— start DATASET CONTENT —
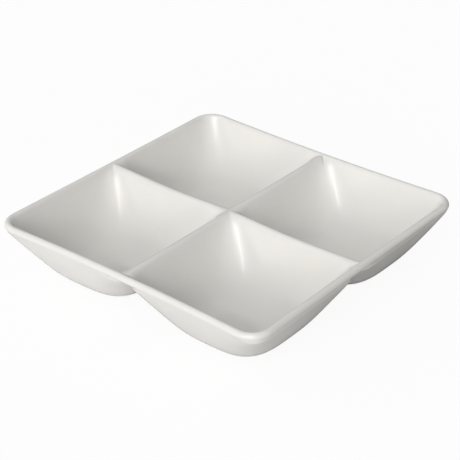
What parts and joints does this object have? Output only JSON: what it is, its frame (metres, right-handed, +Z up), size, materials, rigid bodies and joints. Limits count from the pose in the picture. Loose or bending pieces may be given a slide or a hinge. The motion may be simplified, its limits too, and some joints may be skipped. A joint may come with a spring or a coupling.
{
  "type": "divided serving bowl",
  "caption": "Square white porcelain serving dish divided into rounded wells by crossing ridges, with a rolled lip and a foot ring under each well.",
  "frame": {"origin": "on the surface that the dish stands on, under its middle", "axes": "+Z up; +X to the right and -Y to the front, both square to the sides of the dish"},
  "size_m": [0.24, 0.24, 0.05],
  "materials": {
    "glaze": "white porcelain under a clear, smooth, glossy glaze",
    "bisque": "bare fired porcelain, ground flat and matt"
  },
  "bodies": {
    "root": {"front_left_well": "glaze", "front_right_well": "glaze", "back_left_well": "glaze", "back_right_well": "glaze", "front_divider": "glaze", "back_divider": "glaze", "left_divider": "glaze", "right_divider": "glaze", "divider_crossing": "glaze", "rim": "glaze", "front_left_foot": "bisque", "front_right_foot": "bisque", "back_left_foot": "bisque", "back_right_foot": "bisque"}
  },
  "joints": []
}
— end DATASET CONTENT —
** PROBLEM TO WORK ON **
Each line of the listing should be copied exactly.

** EXERCISE OUTPUT **
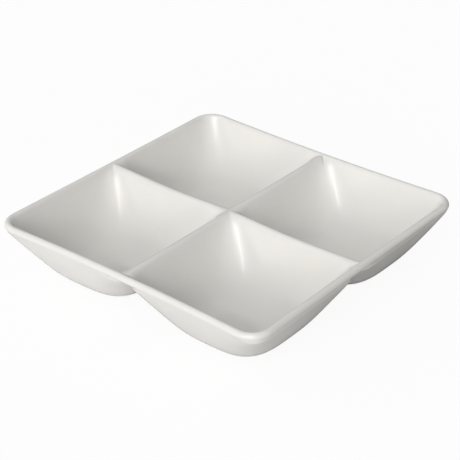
What parts and joints does this object have? Output only JSON: what it is, its frame (metres, right-handed, +Z up), size, materials, rigid bodies and joints. Limits count from the pose in the picture. Loose or bending pieces may be given a slide or a hinge. The motion may be simplified, its limits too, and some joints may be skipped. A joint may come with a spring or a coupling.
{
  "type": "divided serving bowl",
  "caption": "Square white porcelain serving dish divided into rounded wells by crossing ridges, with a rolled lip and a foot ring under each well.",
  "frame": {"origin": "on the surface that the dish stands on, under its middle", "axes": "+Z up; +X to the right and -Y to the front, both square to the sides of the dish"},
  "size_m": [0.24, 0.24, 0.05],
  "materials": {
    "glaze": "white porcelain under a clear, smooth, glossy glaze",
    "bisque": "bare fired porcelain, ground flat and matt"
  },
  "bodies": {
    "root": {"front_left_well": "glaze", "front_right_well": "glaze", "back_left_well": "glaze", "back_right_well": "glaze", "front_divider": "glaze", "back_divider": "glaze", "left_divider": "glaze", "right_divider": "glaze", "divider_crossing": "glaze", "rim": "glaze", "front_left_foot": "bisque", "front_right_foot": "bisque", "back_left_foot": "bisque", "back_right_foot": "bisque"}
  },
  "joints": []
}